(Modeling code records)
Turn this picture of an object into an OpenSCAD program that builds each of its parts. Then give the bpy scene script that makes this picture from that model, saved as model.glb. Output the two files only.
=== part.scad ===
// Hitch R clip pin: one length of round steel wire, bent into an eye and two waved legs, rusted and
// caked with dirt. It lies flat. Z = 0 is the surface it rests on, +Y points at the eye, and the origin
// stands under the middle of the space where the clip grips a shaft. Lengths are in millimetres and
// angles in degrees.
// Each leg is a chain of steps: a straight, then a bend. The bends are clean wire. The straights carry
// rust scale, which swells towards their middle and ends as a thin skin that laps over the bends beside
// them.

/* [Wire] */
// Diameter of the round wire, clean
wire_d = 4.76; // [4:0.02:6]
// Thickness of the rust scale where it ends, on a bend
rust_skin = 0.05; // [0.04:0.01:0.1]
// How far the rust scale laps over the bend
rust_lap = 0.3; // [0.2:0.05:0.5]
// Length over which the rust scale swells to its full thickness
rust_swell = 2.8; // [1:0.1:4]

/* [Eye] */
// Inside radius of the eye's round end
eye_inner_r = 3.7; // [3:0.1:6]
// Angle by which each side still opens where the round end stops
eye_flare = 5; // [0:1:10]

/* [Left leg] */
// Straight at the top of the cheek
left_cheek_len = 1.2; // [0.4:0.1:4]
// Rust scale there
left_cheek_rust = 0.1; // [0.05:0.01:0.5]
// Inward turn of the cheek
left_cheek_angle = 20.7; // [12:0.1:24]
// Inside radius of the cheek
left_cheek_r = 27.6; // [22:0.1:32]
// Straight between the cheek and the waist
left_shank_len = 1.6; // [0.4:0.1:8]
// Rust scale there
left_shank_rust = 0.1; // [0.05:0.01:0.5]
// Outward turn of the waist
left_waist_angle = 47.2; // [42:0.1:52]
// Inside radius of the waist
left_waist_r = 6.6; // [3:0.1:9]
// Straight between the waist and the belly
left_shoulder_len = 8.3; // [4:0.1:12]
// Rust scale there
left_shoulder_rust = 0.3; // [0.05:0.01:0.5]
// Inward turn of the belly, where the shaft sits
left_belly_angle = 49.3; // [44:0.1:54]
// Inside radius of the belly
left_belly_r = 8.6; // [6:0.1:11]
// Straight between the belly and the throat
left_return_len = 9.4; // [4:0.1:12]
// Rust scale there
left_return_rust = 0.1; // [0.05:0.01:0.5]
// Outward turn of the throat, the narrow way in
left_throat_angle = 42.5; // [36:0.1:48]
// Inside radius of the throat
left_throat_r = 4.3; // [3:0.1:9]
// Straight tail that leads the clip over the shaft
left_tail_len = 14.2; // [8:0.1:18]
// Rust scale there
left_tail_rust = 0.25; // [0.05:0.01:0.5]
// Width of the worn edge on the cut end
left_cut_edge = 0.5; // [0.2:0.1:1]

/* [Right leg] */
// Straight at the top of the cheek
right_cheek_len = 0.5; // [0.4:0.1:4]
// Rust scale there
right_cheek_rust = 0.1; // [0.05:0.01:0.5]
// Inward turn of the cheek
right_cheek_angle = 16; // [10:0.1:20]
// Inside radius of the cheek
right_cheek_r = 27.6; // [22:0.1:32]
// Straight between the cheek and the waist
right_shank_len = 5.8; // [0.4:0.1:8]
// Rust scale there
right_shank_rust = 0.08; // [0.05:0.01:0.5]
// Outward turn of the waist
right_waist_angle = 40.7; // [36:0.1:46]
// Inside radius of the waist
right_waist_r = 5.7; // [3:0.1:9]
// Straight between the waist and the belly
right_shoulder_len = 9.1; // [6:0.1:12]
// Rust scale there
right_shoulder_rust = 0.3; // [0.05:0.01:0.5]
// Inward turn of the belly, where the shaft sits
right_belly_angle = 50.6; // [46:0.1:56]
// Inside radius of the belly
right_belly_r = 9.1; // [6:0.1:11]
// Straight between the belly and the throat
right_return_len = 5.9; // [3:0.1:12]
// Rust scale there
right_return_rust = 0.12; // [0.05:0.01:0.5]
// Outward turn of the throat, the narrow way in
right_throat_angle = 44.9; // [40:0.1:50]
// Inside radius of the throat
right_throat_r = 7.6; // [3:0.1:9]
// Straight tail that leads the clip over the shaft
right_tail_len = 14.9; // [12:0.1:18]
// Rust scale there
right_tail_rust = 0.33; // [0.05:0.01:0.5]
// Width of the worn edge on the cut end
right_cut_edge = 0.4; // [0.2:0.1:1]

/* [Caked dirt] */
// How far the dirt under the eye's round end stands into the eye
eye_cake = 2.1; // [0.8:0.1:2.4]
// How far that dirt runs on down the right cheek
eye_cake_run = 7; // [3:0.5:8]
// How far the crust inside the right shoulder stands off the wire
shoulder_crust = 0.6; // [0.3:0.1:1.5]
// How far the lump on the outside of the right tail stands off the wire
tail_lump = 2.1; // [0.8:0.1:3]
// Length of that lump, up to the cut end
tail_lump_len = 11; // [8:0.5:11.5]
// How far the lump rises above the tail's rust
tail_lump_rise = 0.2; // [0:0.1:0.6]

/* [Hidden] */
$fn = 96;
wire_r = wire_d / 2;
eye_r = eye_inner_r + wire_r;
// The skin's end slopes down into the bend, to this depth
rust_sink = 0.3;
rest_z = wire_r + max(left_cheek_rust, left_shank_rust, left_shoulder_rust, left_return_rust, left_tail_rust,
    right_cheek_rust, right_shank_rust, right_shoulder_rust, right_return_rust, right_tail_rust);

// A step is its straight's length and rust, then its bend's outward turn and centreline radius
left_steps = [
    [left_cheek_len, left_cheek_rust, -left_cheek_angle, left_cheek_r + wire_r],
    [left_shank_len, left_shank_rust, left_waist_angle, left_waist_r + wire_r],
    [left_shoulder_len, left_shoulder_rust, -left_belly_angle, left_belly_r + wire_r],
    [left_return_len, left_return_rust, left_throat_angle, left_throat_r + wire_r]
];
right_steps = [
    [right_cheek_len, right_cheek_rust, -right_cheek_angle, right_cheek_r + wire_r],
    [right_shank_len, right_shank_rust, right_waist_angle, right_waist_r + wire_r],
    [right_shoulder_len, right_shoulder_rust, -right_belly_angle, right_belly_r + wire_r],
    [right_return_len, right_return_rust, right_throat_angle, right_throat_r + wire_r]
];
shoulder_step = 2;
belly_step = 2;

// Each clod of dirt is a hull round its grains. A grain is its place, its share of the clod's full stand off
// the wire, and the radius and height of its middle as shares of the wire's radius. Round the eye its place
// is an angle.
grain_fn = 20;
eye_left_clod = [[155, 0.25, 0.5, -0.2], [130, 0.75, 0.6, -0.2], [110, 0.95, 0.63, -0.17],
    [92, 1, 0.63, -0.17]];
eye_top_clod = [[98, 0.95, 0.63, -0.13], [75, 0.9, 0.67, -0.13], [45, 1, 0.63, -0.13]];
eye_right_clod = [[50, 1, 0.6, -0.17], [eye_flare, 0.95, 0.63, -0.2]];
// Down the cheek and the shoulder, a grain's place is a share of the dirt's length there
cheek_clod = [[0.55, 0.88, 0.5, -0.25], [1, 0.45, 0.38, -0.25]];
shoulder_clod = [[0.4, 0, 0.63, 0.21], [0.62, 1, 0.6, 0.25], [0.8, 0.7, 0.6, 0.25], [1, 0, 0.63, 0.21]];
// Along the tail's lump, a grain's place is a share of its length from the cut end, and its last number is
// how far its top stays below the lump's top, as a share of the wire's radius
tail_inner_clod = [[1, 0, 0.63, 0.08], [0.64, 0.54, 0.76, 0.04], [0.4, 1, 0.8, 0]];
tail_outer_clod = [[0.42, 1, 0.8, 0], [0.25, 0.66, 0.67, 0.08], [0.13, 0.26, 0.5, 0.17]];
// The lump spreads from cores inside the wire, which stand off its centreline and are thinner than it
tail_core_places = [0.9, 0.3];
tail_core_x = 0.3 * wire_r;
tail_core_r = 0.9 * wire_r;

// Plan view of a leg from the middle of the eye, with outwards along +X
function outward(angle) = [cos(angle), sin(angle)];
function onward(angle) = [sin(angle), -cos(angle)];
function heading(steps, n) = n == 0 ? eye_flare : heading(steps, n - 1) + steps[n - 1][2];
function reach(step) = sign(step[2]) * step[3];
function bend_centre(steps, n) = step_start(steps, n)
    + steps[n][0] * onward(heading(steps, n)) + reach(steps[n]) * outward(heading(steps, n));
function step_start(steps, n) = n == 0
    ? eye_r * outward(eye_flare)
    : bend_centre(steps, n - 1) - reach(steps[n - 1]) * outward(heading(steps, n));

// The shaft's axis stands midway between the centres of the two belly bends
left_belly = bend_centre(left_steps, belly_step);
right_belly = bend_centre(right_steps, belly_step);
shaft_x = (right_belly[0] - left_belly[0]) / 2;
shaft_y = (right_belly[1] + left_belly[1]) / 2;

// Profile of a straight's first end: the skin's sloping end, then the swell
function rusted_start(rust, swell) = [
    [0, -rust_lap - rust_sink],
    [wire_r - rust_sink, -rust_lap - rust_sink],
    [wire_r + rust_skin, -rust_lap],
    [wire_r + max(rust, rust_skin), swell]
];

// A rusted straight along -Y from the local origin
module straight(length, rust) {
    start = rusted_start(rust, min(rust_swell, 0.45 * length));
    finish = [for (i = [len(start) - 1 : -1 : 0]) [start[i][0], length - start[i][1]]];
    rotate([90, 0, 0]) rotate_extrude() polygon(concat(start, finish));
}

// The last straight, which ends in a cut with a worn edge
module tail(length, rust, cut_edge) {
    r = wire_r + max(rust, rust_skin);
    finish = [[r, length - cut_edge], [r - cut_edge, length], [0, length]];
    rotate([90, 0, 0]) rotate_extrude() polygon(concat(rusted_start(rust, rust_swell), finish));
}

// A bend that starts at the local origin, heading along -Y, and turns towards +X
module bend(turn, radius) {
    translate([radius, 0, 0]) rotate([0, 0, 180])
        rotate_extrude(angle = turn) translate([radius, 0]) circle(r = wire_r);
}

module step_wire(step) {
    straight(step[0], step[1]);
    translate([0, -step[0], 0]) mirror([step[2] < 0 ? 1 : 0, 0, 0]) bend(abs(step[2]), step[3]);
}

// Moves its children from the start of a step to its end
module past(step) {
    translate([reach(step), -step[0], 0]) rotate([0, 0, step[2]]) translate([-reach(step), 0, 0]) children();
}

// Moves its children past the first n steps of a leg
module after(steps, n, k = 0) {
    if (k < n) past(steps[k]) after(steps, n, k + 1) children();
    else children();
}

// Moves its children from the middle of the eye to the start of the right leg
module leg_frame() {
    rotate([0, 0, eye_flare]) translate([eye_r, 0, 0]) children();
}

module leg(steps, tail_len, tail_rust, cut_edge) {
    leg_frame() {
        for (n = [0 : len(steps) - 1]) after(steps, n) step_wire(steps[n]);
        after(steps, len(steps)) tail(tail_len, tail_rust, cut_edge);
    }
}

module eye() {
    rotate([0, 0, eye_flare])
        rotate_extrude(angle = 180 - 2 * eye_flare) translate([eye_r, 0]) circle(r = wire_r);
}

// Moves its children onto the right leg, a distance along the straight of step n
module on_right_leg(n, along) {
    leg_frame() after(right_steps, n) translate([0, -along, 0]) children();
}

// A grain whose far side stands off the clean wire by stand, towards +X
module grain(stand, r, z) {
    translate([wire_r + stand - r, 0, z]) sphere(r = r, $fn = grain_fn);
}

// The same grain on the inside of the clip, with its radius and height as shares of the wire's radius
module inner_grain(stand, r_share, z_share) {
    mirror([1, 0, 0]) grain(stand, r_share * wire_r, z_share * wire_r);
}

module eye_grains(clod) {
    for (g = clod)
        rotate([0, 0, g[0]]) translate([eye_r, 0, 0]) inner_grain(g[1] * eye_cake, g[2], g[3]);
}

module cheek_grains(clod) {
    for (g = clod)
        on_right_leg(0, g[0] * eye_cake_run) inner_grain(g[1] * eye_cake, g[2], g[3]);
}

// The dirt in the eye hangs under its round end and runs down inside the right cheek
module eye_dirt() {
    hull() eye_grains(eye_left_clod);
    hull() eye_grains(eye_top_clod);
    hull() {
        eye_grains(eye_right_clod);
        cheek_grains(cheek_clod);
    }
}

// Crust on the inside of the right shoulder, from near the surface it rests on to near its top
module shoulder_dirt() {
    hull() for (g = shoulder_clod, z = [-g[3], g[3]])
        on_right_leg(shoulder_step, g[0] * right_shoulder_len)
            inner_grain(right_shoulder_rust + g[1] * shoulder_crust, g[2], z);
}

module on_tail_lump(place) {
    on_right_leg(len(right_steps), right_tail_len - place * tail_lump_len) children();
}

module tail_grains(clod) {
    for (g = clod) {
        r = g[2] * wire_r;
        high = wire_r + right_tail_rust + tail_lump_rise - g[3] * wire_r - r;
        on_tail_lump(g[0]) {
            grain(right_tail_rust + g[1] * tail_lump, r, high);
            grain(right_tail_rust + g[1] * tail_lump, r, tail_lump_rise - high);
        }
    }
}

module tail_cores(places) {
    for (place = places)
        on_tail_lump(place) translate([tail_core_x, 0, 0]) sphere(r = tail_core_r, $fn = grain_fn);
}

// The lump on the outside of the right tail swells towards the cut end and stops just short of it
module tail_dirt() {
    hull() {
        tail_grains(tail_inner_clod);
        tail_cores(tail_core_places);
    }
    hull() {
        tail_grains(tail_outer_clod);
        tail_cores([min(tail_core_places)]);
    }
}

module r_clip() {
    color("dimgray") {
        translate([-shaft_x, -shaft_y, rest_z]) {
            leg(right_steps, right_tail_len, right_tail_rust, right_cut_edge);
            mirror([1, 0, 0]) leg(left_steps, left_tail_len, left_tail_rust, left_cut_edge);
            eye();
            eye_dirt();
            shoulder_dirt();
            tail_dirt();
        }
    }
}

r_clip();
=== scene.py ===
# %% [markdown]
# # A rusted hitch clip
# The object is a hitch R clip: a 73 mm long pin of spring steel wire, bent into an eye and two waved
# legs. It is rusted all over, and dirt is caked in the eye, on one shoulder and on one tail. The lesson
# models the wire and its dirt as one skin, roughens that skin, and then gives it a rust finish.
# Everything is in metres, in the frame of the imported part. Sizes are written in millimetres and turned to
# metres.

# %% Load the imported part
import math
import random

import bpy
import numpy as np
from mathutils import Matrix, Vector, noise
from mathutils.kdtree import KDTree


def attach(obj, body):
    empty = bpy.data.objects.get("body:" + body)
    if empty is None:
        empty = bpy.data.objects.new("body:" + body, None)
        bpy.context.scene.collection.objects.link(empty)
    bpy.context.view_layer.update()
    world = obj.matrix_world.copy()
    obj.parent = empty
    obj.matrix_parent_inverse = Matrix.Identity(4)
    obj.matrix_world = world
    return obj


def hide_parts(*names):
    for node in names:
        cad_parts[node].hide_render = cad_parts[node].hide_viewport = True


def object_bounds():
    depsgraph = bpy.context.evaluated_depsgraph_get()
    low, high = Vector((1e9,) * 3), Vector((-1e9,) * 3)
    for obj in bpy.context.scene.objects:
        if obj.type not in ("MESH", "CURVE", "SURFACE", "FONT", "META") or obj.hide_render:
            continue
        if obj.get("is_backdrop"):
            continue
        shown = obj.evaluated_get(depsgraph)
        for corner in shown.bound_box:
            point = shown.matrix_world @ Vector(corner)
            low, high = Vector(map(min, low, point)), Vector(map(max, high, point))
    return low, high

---

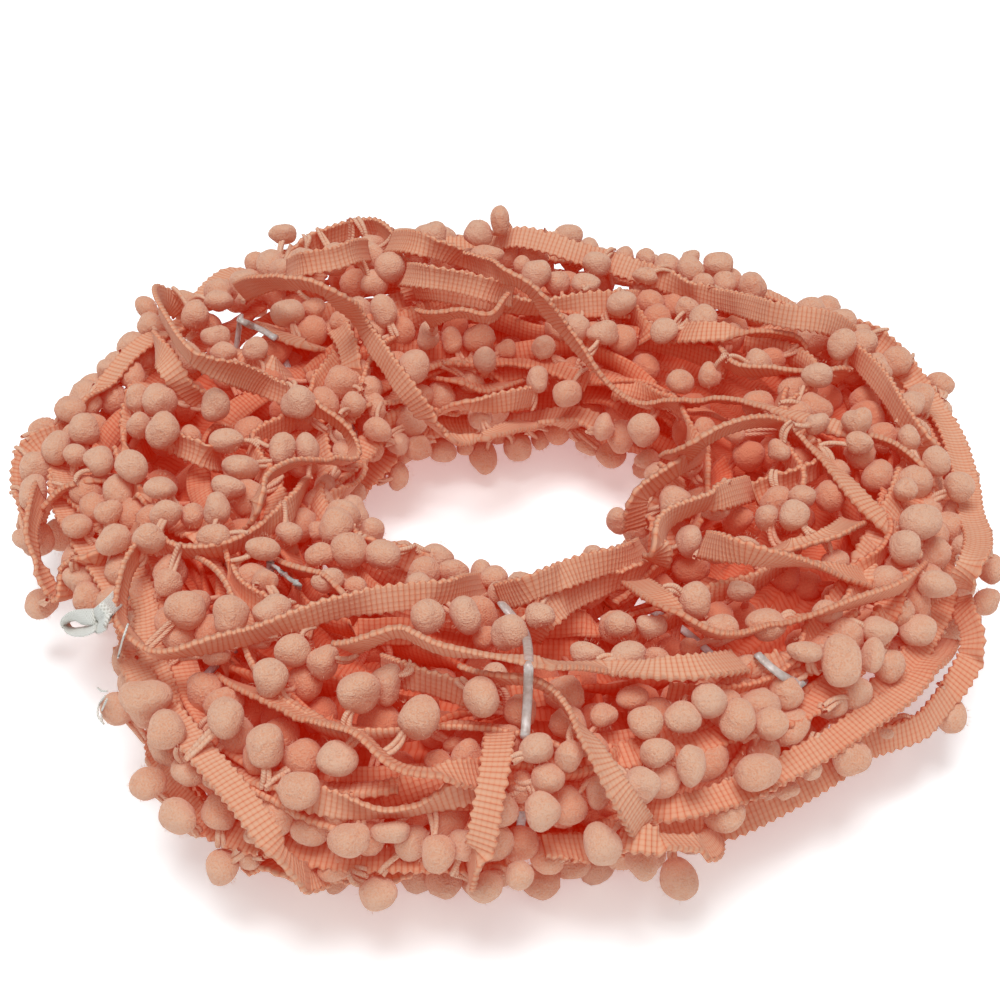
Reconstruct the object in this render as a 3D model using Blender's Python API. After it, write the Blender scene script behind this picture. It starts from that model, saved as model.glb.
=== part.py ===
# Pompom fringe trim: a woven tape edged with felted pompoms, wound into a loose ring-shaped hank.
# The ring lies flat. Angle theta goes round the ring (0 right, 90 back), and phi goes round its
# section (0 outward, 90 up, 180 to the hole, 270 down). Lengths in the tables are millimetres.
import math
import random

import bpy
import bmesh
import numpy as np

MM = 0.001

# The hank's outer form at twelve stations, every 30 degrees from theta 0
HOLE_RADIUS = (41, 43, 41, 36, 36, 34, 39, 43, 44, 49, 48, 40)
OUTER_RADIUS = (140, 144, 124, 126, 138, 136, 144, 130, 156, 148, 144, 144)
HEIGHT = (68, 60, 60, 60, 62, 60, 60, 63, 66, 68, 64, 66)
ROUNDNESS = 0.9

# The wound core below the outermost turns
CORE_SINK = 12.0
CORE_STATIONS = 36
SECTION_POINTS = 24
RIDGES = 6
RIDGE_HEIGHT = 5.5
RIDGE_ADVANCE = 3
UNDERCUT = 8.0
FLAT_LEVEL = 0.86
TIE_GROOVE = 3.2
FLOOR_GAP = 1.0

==

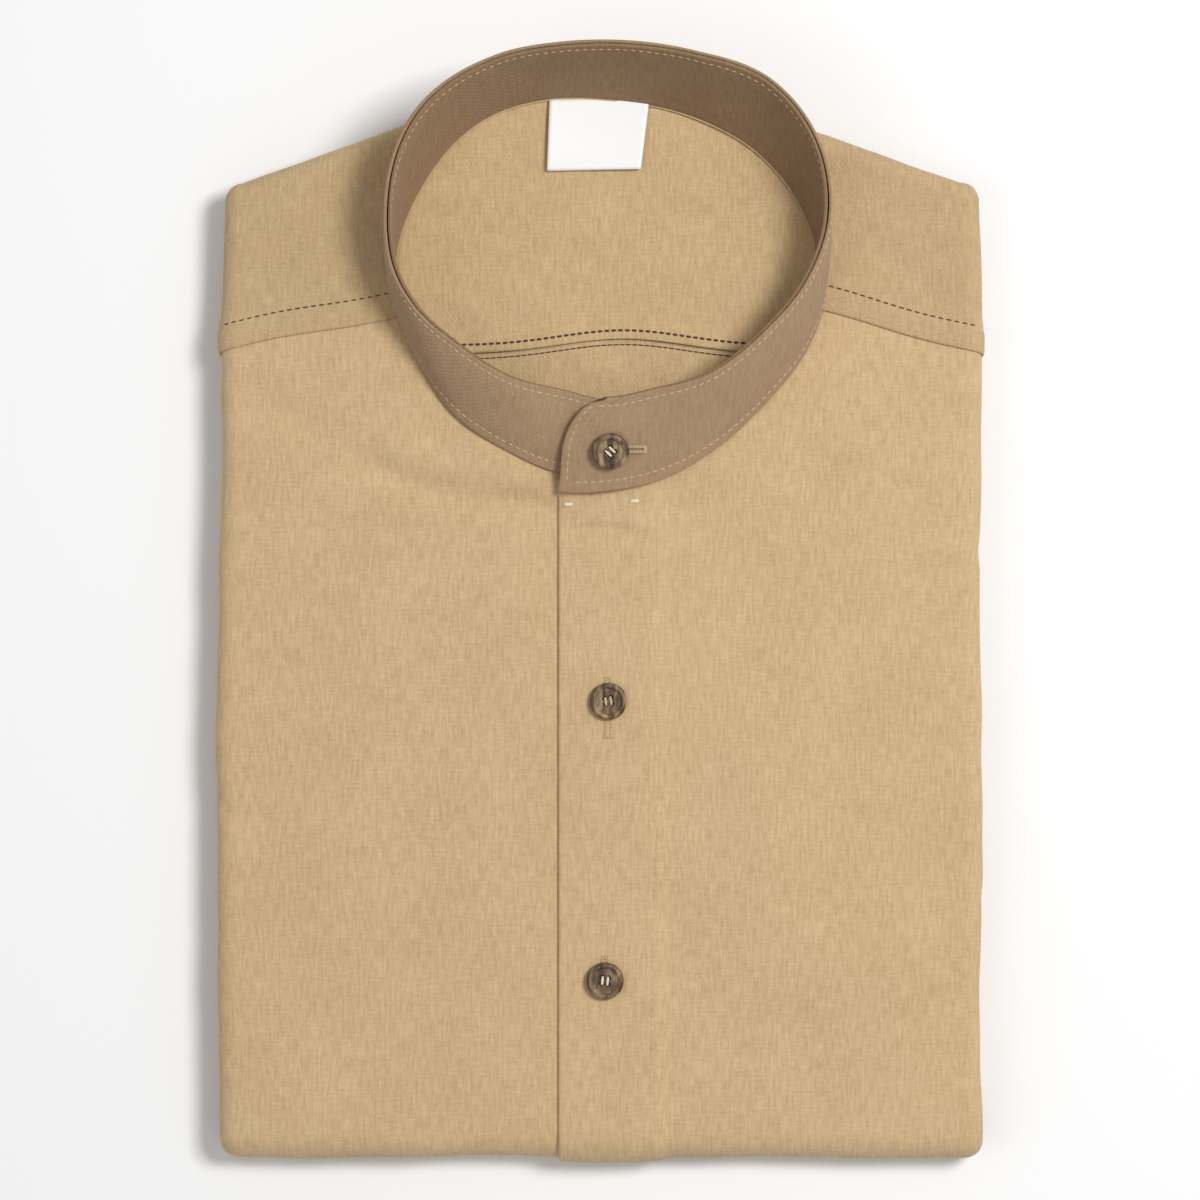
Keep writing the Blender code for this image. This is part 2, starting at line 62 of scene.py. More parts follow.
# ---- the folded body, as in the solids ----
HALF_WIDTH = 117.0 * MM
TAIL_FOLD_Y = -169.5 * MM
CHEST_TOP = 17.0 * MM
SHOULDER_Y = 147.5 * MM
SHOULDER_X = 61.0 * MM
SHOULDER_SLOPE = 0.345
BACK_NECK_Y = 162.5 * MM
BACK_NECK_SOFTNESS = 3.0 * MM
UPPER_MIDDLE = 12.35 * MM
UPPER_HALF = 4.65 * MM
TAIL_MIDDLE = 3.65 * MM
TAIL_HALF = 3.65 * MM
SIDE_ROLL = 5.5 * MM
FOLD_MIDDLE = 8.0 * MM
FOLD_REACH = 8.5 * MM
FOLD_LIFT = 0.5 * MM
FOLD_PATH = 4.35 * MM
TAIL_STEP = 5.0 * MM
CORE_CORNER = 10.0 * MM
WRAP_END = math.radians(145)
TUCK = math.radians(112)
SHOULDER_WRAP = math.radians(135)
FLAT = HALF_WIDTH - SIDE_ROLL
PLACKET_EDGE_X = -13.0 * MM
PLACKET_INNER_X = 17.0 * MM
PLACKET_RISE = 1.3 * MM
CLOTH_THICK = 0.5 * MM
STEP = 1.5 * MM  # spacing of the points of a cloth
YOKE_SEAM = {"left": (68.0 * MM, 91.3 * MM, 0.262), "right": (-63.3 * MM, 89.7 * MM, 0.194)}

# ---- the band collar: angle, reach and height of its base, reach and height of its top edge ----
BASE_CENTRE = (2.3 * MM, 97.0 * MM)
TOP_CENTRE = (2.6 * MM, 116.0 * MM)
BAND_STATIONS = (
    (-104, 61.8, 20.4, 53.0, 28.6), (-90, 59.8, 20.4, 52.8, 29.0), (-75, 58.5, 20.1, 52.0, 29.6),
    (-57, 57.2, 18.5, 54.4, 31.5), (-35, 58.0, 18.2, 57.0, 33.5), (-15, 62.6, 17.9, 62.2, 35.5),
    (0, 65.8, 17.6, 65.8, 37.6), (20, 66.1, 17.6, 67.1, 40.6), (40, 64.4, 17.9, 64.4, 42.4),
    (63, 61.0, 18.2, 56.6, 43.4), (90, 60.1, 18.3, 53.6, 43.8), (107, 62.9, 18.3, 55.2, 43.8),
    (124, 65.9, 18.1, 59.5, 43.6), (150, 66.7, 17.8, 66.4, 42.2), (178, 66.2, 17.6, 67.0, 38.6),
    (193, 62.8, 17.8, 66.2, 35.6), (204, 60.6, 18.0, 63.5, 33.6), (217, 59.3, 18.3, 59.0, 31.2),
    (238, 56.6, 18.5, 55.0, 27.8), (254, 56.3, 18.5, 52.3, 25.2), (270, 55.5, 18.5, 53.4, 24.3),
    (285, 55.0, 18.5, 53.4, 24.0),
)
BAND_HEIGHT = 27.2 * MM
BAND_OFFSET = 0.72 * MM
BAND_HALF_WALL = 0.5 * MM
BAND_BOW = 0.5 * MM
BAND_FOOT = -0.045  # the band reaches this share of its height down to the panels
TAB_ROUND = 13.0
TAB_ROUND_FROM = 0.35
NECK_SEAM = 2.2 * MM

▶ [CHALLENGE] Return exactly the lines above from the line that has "tail_grains(tail_inner_clod);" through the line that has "if obj.type not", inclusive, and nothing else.

▶ [EXERCISE SOLUTION]
        tail_grains(tail_inner_clod);
        tail_cores(tail_core_places);
    }
    hull() {
        tail_grains(tail_outer_clod);
        tail_cores([min(tail_core_places)]);
    }
}

module r_clip() {
    color("dimgray") {
        translate([-shaft_x, -shaft_y, rest_z]) {
            leg(right_steps, right_tail_len, right_tail_rust, right_cut_edge);
            mirror([1, 0, 0]) leg(left_steps, left_tail_len, left_tail_rust, left_cut_edge);
            eye();
            eye_dirt();
            shoulder_dirt();
            tail_dirt();
        }
    }
}

r_clip();
=== scene.py ===
# %% [markdown]
# # A rusted hitch clip
# The object is a hitch R clip: a 73 mm long pin of spring steel wire, bent into an eye and two waved
# legs. It is rusted all over, and dirt is caked in the eye, on one shoulder and on one tail. The lesson
# models the wire and its dirt as one skin, roughens that skin, and then gives it a rust finish.
# Everything is in metres, in the frame of the imported part. Sizes are written in millimetres and turned to
# metres.

# %% Load the imported part
import math
import random

import bpy
import numpy as np
from mathutils import Matrix, Vector, noise
from mathutils.kdtree import KDTree


def attach(obj, body):
    empty = bpy.data.objects.get("body:" + body)
    if empty is None:
        empty = bpy.data.objects.new("body:" + body, None)
        bpy.context.scene.collection.objects.link(empty)
    bpy.context.view_layer.update()
    world = obj.matrix_world.copy()
    obj.parent = empty
    obj.matrix_parent_inverse = Matrix.Identity(4)
    obj.matrix_world = world
    return obj


def hide_parts(*names):
    for node in names:
        cad_parts[node].hide_render = cad_parts[node].hide_viewport = True


def object_bounds():
    depsgraph = bpy.context.evaluated_depsgraph_get()
    low, high = Vector((1e9,) * 3), Vector((-1e9,) * 3)
    for obj in bpy.context.scene.objects:
        if obj.type not in ("MESH", "CURVE", "SURFACE", "FONT", "META") or obj.hide_render:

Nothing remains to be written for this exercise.